Novel Plastid Genome Characteristics in Fugacium kawagutii and the Trend of Accelerated Evolution of Plastid Proteins in Dinoflagellates

Abstract

Abstract Typical (peridinin-containing) dinoflagellates possess plastid genomes composed of small plasmids named “minicircles”. Despite the ecological importance of dinoflagellate photosynthesis in corals and marine ecosystems, the structural characteristics, replication dynamics, and evolutionary forcing of dinoflagellate plastid genomes remain poorly understood. Here, we sequenced the plastid genome of the symbiodiniacean species Fugacium kawagutii and conducted comparative analyses. We identified psbT-coding minicircles, features previously not found in Symbiodiniaceae. The copy number of F. kawagutii minicircles showed a strong diel dynamics, changing between 3.89 and 34.3 copies/cell and peaking in mid-light period. We found that F. kawagutii minicircles are the shortest among all dinoflagellates examined to date. Besides, the core regions of the minicircles are highly conserved within genus in Symbiodiniaceae. Furthermore, the codon usage bias of the plastid genomes in Heterocapsaceae, Amphidiniaceae, and Prorocentraceae species are greatly influenced by selection pressure, and in Pyrocystaceae, Symbiodiniaceae, Peridiniaceae, and Ceratiaceae species are influenced by both natural selection pressure and mutation pressure, indicating a family-level distinction in codon usage evolution in dinoflagellates.

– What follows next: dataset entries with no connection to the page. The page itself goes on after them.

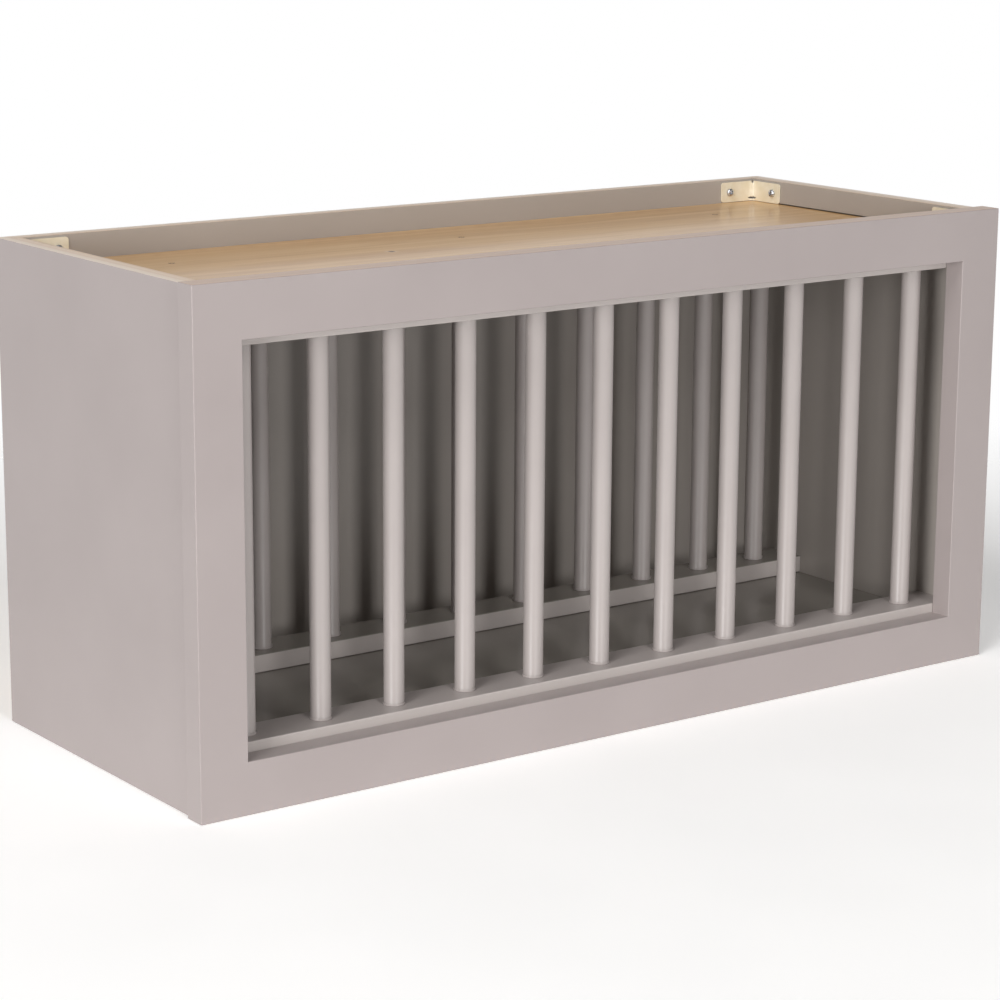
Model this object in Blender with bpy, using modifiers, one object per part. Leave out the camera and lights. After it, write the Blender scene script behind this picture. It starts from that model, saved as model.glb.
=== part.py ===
"""Kitchen plate rack: a wall box with a face frame and two rows of fixed dowels.

The box is cut from sheet. Its side panels are housed for the top panel and the bottom
panel, and rabbeted for the back board. A glued face frame closes the front. Behind the
frame, and again near the back, a row of dowels stands in blind bores between a bottom
dowel rail and a top dowel rail. Plates stand on edge in the gaps between the dowels.

Units are metres. X runs along the width, Y from the front to the back, and Z up. The
origin is under the middle of the rack, on the surface that it stands on.
"""

import math

import bmesh
import bpy
from mathutils import Matrix, Vector

# Outer size of the rack
FRAME_WIDTH = 0.762
FRAME_HEIGHT = 0.381
RACK_DEPTH = 0.29845

# Face frame
FRAME_THICKNESS = 0.01905
STILE_WIDTH = 0.039
TOP_MEMBER_WIDTH = 0.041
BOTTOM_MEMBER_WIDTH = 0.0394
FRAME_OVERHANG = 0.0032
TENON_LENGTH = 0.012
TENON_THICKNESS = 0.0064
TENON_SHOULDER = 0.008

# Sheet of the box
SIDE_THICKNESS = 0.0159
SIDE_DROP = 0.0013
SHELF_THICKNESS = 0.0127
TOP_RECESS = 0.0211
BOTTOM_RECESS = 0.01925
BACK_BOARD_THICKNESS = 0.0127
HOUSING_DEPTH = 0.005
RABBET_DEPTH = 0.006

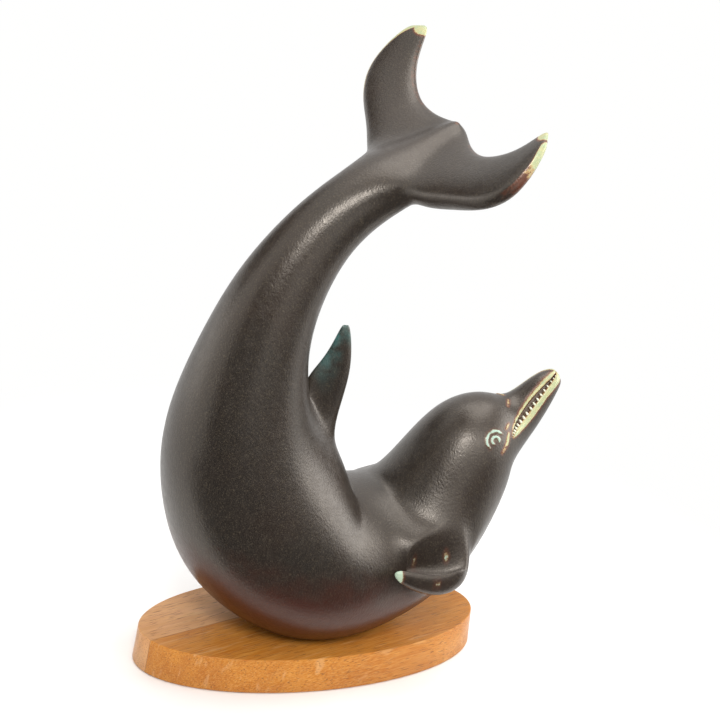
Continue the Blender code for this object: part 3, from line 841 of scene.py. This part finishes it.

Phylogenetic analysis using 12 plastid-encoded proteins and five nucleus-encoded plastid proteins revealed accelerated evolution trend of both plastid- and nucleus-encoded plastid proteins in peridinin- and fucoxanthin-dinoflagellate plastids compared to plastid proteins of nondinoflagellate algae. These findings shed new light on the structure and evolution of plastid genomes in dinoflagellates, which will facilitate further studies on the evolutionary forcing and function of the diverse dinoflagellate plastids. The accelerated evolution documented here suggests plastid-encoded sequences are potentially useful for resolving closely related dinoflagellates.